[Records from a data collection]
● ● ● ● ● ● ●

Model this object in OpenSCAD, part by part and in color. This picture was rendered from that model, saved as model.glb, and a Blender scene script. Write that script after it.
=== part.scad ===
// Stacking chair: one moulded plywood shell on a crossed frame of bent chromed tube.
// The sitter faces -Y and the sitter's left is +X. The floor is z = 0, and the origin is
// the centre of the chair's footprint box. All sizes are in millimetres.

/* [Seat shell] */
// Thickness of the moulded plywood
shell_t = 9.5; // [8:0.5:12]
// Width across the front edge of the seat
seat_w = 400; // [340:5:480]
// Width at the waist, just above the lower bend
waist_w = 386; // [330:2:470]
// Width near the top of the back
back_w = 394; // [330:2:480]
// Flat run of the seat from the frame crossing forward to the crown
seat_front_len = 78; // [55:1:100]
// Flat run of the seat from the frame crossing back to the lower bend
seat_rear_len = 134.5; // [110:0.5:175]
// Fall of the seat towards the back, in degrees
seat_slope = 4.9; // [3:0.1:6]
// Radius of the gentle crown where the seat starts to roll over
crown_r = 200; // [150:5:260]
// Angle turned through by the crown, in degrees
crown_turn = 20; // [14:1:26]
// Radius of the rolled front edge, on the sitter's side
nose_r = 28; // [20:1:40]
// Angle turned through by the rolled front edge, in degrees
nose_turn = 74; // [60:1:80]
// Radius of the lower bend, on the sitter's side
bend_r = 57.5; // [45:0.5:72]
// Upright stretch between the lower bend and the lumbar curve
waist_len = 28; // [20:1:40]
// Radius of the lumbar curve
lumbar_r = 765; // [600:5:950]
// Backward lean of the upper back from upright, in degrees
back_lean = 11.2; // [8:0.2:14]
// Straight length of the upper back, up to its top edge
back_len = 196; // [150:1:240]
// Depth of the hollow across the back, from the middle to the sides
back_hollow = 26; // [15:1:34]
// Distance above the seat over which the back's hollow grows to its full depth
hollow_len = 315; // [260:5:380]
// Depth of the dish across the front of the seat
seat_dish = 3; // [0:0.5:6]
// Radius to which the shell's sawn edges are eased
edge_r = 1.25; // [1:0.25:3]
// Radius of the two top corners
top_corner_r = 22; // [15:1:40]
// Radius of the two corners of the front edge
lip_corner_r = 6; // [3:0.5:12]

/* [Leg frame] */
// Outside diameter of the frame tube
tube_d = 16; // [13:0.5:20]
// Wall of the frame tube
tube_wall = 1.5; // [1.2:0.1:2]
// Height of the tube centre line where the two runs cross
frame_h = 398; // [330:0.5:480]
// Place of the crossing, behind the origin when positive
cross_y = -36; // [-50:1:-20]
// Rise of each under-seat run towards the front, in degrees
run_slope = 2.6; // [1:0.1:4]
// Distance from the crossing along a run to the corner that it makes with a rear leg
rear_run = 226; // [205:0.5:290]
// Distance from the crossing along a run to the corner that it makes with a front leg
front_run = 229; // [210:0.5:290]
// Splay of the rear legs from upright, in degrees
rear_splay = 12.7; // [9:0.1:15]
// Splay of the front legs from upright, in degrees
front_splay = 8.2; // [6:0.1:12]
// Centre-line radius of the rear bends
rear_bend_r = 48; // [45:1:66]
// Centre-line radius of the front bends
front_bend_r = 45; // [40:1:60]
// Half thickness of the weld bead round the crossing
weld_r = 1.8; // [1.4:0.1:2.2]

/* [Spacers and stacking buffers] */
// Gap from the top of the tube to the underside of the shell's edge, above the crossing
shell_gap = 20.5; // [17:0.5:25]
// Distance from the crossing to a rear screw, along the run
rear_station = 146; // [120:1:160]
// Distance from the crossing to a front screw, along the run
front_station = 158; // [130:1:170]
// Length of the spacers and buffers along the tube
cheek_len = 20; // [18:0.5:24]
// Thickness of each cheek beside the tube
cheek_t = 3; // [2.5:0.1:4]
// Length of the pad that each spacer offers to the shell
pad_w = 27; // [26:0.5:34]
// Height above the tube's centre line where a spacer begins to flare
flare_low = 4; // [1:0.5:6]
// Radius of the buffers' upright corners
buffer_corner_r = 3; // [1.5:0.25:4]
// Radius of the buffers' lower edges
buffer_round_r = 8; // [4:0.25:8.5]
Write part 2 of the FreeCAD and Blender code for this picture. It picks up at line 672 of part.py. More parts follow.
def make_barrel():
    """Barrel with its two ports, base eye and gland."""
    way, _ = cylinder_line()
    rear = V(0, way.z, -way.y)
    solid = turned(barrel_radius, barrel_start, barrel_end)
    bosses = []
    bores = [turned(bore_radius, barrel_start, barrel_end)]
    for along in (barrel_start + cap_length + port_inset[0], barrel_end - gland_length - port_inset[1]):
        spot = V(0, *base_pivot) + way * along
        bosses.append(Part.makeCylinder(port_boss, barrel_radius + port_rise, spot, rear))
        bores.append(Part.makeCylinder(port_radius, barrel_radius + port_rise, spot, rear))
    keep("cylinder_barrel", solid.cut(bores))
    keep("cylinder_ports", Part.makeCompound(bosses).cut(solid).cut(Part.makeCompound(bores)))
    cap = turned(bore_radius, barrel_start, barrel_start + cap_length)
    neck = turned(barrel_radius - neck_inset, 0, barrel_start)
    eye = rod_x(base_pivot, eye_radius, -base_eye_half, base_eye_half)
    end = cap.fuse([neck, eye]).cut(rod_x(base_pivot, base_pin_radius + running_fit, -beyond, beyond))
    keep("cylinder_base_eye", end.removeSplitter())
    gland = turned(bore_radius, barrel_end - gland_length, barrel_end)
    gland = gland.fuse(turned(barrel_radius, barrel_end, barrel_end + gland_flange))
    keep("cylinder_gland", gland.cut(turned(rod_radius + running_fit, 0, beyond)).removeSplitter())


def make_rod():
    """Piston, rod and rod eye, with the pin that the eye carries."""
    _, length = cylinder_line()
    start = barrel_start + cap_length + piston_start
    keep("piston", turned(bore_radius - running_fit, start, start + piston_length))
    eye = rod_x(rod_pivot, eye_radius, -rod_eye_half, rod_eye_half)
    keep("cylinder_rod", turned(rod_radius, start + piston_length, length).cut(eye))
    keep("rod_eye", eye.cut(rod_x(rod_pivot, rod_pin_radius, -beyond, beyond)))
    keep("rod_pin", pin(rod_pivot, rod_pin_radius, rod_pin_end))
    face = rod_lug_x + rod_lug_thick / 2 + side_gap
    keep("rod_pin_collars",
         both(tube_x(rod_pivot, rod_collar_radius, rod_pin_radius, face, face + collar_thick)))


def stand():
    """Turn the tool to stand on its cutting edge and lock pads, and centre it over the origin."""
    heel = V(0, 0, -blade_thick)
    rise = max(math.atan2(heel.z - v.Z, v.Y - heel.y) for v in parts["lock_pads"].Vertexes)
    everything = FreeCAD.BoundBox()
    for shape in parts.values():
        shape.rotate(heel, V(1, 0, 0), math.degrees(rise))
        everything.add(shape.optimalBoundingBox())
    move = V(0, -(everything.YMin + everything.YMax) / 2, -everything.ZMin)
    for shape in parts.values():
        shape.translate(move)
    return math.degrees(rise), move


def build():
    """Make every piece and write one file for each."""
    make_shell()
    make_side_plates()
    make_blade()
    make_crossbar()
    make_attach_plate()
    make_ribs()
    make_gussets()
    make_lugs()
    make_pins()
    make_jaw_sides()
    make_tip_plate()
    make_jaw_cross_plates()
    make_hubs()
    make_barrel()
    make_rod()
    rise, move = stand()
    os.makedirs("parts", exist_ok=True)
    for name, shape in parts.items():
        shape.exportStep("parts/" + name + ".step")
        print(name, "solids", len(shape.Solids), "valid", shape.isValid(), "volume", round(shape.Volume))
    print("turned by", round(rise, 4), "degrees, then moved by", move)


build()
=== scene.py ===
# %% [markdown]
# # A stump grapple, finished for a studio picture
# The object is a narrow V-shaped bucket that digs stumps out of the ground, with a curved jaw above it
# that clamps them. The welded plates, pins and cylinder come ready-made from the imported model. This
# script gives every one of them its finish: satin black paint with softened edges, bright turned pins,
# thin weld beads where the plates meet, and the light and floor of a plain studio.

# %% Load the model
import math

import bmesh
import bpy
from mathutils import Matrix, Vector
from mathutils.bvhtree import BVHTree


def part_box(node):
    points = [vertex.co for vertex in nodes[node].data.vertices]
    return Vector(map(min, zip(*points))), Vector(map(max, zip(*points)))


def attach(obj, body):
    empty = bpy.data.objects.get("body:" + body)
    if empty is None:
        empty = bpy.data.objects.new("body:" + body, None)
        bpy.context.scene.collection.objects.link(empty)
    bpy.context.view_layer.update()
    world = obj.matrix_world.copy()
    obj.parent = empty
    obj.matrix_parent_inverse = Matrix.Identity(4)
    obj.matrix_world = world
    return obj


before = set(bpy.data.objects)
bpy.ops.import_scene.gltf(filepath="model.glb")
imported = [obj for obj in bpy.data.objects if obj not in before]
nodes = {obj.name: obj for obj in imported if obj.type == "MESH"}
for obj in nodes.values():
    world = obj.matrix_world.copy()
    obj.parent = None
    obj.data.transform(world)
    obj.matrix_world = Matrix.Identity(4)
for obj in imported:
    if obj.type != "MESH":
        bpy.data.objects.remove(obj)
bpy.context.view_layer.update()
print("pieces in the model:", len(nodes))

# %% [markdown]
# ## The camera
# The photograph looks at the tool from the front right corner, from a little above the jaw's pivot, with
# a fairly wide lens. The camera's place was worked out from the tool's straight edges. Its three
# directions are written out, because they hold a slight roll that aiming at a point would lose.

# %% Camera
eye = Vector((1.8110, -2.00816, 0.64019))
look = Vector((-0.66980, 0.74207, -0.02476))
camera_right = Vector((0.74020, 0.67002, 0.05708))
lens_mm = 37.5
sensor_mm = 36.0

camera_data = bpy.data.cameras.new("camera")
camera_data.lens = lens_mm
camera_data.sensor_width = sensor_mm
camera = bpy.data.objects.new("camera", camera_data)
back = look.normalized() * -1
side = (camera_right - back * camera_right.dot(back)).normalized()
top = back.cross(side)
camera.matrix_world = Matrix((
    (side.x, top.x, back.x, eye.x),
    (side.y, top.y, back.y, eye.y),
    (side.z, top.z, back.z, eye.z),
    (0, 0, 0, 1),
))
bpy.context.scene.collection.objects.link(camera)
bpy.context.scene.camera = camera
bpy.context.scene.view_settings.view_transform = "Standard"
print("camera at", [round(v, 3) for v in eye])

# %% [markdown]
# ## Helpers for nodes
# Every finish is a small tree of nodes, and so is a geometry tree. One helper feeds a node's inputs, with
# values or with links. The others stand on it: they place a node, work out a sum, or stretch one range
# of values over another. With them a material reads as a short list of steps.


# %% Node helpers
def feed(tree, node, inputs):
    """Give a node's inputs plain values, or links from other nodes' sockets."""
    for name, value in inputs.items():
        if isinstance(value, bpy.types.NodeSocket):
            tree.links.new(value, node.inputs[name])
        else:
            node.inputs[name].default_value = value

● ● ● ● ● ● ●

What to produce => Output exactly the lines of the material above from the one containing "make_gussets()" up to and including the one containing "zip(*points))), Vector(map(max, zip(*points)))".

Full answer =>
    make_gussets()
    make_lugs()
    make_pins()
    make_jaw_sides()
    make_tip_plate()
    make_jaw_cross_plates()
    make_hubs()
    make_barrel()
    make_rod()
    rise, move = stand()
    os.makedirs("parts", exist_ok=True)
    for name, shape in parts.items():
        shape.exportStep("parts/" + name + ".step")
        print(name, "solids", len(shape.Solids), "valid", shape.isValid(), "volume", round(shape.Volume))
    print("turned by", round(rise, 4), "degrees, then moved by", move)


build()
=== scene.py ===
# %% [markdown]
# # A stump grapple, finished for a studio picture
# The object is a narrow V-shaped bucket that digs stumps out of the ground, with a curved jaw above it
# that clamps them. The welded plates, pins and cylinder come ready-made from the imported model. This
# script gives every one of them its finish: satin black paint with softened edges, bright turned pins,
# thin weld beads where the plates meet, and the light and floor of a plain studio.

# %% Load the model
import math

import bmesh
import bpy
from mathutils import Matrix, Vector
from mathutils.bvhtree import BVHTree


def part_box(node):
    points = [vertex.co for vertex in nodes[node].data.vertices]
    return Vector(map(min, zip(*points))), Vector(map(max, zip(*points)))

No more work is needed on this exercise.